____ Exercise inputs
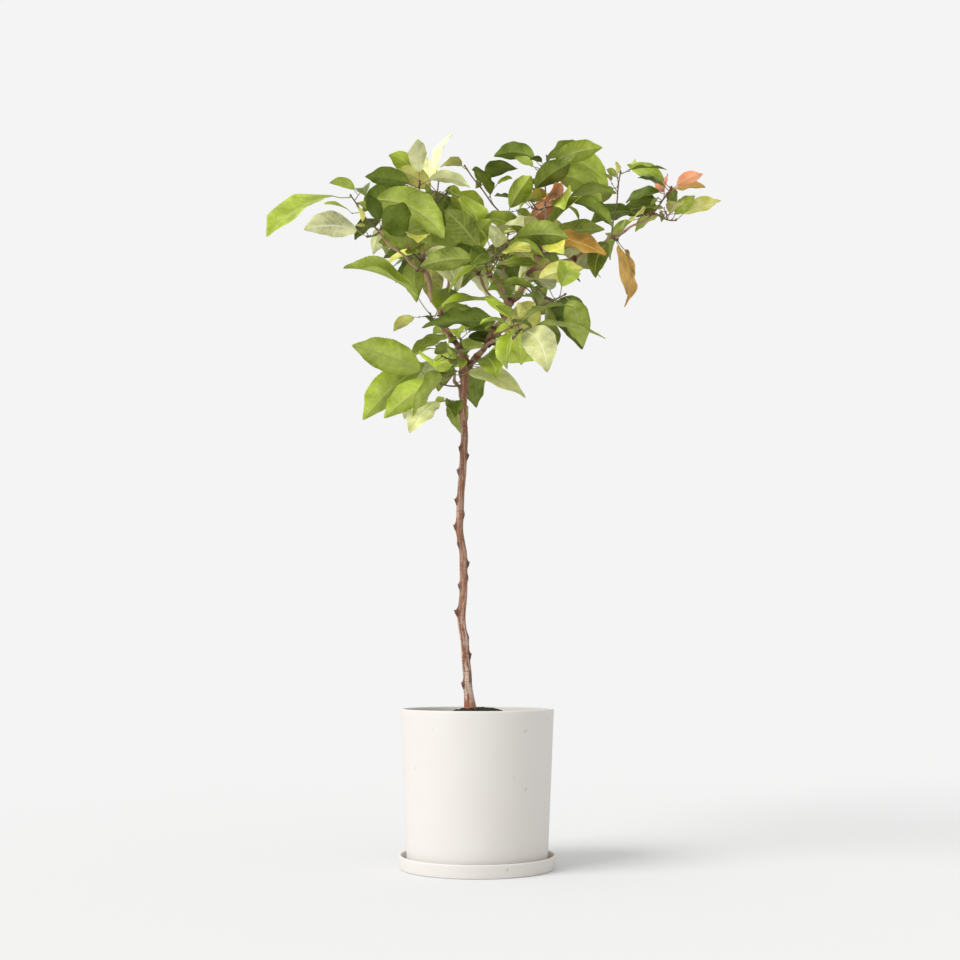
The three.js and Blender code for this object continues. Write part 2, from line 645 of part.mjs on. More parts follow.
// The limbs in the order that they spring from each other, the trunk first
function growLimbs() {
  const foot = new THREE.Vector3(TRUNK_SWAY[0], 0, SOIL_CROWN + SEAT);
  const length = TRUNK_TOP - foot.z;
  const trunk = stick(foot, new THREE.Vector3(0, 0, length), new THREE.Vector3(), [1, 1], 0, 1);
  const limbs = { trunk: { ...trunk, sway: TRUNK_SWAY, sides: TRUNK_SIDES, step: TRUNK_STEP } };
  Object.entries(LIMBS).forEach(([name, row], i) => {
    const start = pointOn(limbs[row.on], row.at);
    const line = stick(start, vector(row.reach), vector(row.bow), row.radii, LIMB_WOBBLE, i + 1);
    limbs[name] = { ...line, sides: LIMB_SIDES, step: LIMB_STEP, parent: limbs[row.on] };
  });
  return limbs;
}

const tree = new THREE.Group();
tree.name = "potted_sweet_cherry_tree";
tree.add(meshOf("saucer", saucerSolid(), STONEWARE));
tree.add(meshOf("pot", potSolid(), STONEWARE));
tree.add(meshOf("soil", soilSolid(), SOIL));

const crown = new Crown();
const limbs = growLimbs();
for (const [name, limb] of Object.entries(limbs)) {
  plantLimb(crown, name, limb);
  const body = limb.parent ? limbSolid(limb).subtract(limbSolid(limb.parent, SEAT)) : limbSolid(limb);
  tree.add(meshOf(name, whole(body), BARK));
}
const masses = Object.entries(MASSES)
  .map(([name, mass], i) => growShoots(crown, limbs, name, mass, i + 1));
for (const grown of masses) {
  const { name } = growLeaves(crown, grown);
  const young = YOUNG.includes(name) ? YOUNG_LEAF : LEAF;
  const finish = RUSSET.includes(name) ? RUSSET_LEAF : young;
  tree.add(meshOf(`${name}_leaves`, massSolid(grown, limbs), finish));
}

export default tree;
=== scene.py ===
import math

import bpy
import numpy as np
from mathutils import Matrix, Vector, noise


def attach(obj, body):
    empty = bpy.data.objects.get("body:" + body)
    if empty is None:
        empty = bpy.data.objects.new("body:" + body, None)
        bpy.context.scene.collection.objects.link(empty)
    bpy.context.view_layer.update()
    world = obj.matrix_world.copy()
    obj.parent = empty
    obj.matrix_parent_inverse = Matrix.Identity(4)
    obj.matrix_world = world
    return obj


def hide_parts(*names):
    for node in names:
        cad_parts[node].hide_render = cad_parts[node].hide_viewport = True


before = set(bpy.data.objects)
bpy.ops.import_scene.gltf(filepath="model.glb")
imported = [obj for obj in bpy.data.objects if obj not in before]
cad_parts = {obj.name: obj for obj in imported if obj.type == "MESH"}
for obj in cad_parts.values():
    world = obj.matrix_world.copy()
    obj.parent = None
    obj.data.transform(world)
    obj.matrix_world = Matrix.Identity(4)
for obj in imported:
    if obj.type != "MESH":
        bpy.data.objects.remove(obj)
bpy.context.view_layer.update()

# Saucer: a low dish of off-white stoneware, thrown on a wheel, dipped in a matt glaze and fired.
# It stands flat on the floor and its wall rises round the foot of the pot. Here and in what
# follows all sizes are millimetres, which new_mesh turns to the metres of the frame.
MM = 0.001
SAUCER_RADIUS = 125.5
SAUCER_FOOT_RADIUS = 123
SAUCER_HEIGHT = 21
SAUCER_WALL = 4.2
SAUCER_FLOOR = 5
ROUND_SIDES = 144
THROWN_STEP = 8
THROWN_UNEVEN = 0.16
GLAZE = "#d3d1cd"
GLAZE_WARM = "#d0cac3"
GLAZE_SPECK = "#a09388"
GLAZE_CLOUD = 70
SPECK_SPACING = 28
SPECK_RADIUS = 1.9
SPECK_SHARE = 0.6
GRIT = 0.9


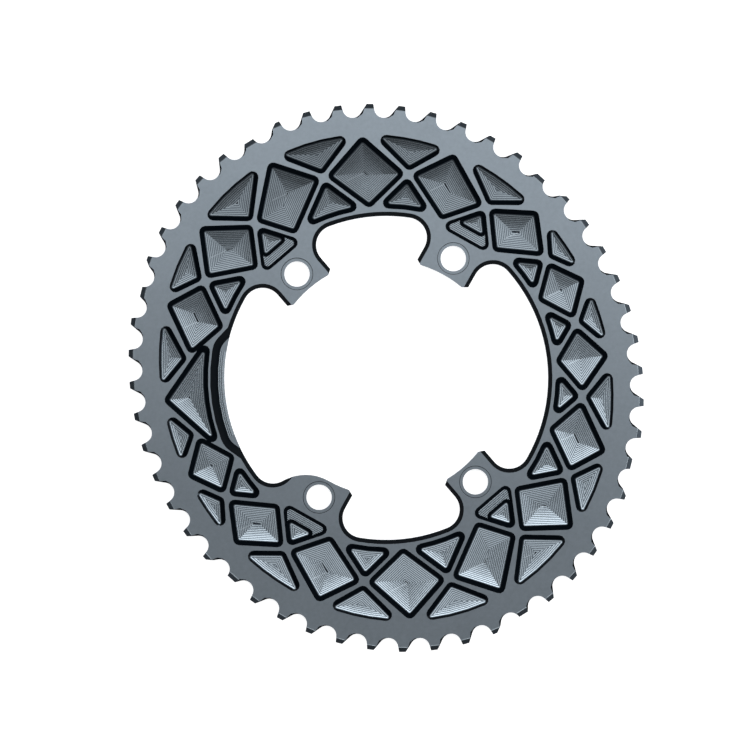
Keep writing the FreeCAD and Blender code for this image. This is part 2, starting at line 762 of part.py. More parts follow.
________
Task goal
Write out again only the lines from the line containing "const crown = new Crown();" through the line containing "bpy.data.objects.remove(obj)", both included, exactly as they are.

Result below
const crown = new Crown();
const limbs = growLimbs();
for (const [name, limb] of Object.entries(limbs)) {
  plantLimb(crown, name, limb);
  const body = limb.parent ? limbSolid(limb).subtract(limbSolid(limb.parent, SEAT)) : limbSolid(limb);
  tree.add(meshOf(name, whole(body), BARK));
}
const masses = Object.entries(MASSES)
  .map(([name, mass], i) => growShoots(crown, limbs, name, mass, i + 1));
for (const grown of masses) {
  const { name } = growLeaves(crown, grown);
  const young = YOUNG.includes(name) ? YOUNG_LEAF : LEAF;
  const finish = RUSSET.includes(name) ? RUSSET_LEAF : young;
  tree.add(meshOf(`${name}_leaves`, massSolid(grown, limbs), finish));
}

export default tree;
=== scene.py ===
import math

import bpy
import numpy as np
from mathutils import Matrix, Vector, noise


def attach(obj, body):
    empty = bpy.data.objects.get("body:" + body)
    if empty is None:
        empty = bpy.data.objects.new("body:" + body, None)
        bpy.context.scene.collection.objects.link(empty)
    bpy.context.view_layer.update()
    world = obj.matrix_world.copy()
    obj.parent = empty
    obj.matrix_parent_inverse = Matrix.Identity(4)
    obj.matrix_world = world
    return obj


def hide_parts(*names):
    for node in names:
        cad_parts[node].hide_render = cad_parts[node].hide_viewport = True


before = set(bpy.data.objects)
bpy.ops.import_scene.gltf(filepath="model.glb")
imported = [obj for obj in bpy.data.objects if obj not in before]
cad_parts = {obj.name: obj for obj in imported if obj.type == "MESH"}
for obj in cad_parts.values():
    world = obj.matrix_world.copy()
    obj.parent = None
    obj.data.transform(world)
    obj.matrix_world = Matrix.Identity(4)
for obj in imported:
    if obj.type != "MESH":
        bpy.data.objects.remove(obj)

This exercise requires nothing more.